Ему пришлось отправиться на железнодорожную станцию, чтобы исправить неполадки на линии связи. Местные телеграфисты расположились около станции в двухэтажном кирпичном корпусе, рядом с винокуренным заводом. Степана угостили чаем и селёдками и поделились с ним последними сплетнями. Соседство с винным заводом было источником постоянных волнений и беспокойств в военной среде. Несмотря на то, что целая рота охраняла цистерны со спиртом, которые не успели вывезти при эвакуации завода, проходящие воинские части неизменно совершали попытки проникнуть к запретному зелью и отведать его. И когда в одну лунную ночь трое еле стоящих на ногах пехотинцев были задержаны патрулём около цистерн с неопровержимыми уликами своего преступления – коловоротом и шлангом, комендант станции понял, что пришло время жёстких решений.
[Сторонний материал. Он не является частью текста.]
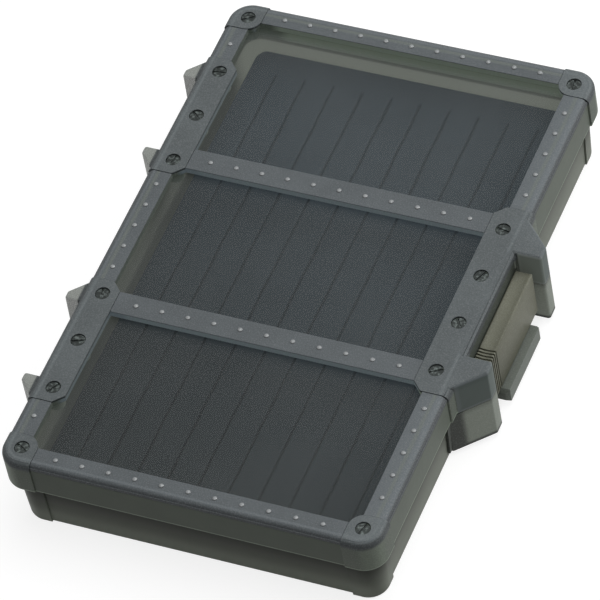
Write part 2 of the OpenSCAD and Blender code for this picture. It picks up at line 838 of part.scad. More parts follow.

Эвакуировать спирт подальше от линии фронта было чистым безумием, так как паровозов не хватало даже для воинских эшелонов. И комендант принял соломоново решение вылить весь спирт на землю. Однако приехавшие для контроля чиновники акцизного надзора должны были убедиться, что промёрзшая, обледенелая земля не впитывает спирт. Он разливался по окрестным полям на большое расстояние, оставляя повсюду озерца, ручейки и лужицы. Эти водные, а точнее спиртовые преграды, манили и влекли к себе людей в серых шинелях. Каждый из них посудой, которую ему удалось достать, пытался зачерпнуть себе живительной влаги. Тогда комендант изменил тактику: он приказал выливать оставшийся спирт малыми дозами и со значительными перерывами. Это растягивало операцию на долгие сроки. Как подсчитали телеграфисты, для выливания десяти тонн спирта такими темпами потребовалось бы не менее полугода. По полю шныряли солдаты, то и дело нагибаясь к земле, как большие серые птицы, клюющие зёрна. Степан тоже не отстал от других и доверху наполнил свою манерку.

Исправив линию связи и заодно заправившись огненной водой, Степан вернулся в расположение полка. Ему было хорошо от спирта, внутри головы разлилась приятная теплота и постукивали мягкие молоточки.

В тесном блиндаже, приспособленном под аппаратную, было не продохнуть от махорочного дыма. При свете керосиновой лампы он напоминал густые облака. Римма даже закашлялась, и на звук сразу повернули головы Степан, ещё два унтер-офицера и фельдфебель, свирепо игравшие в карты. Они бросили своё занятие, встали и пропустили Римму вперёд, к столу.

– Ну и начадили, – для вида проворчала Римма.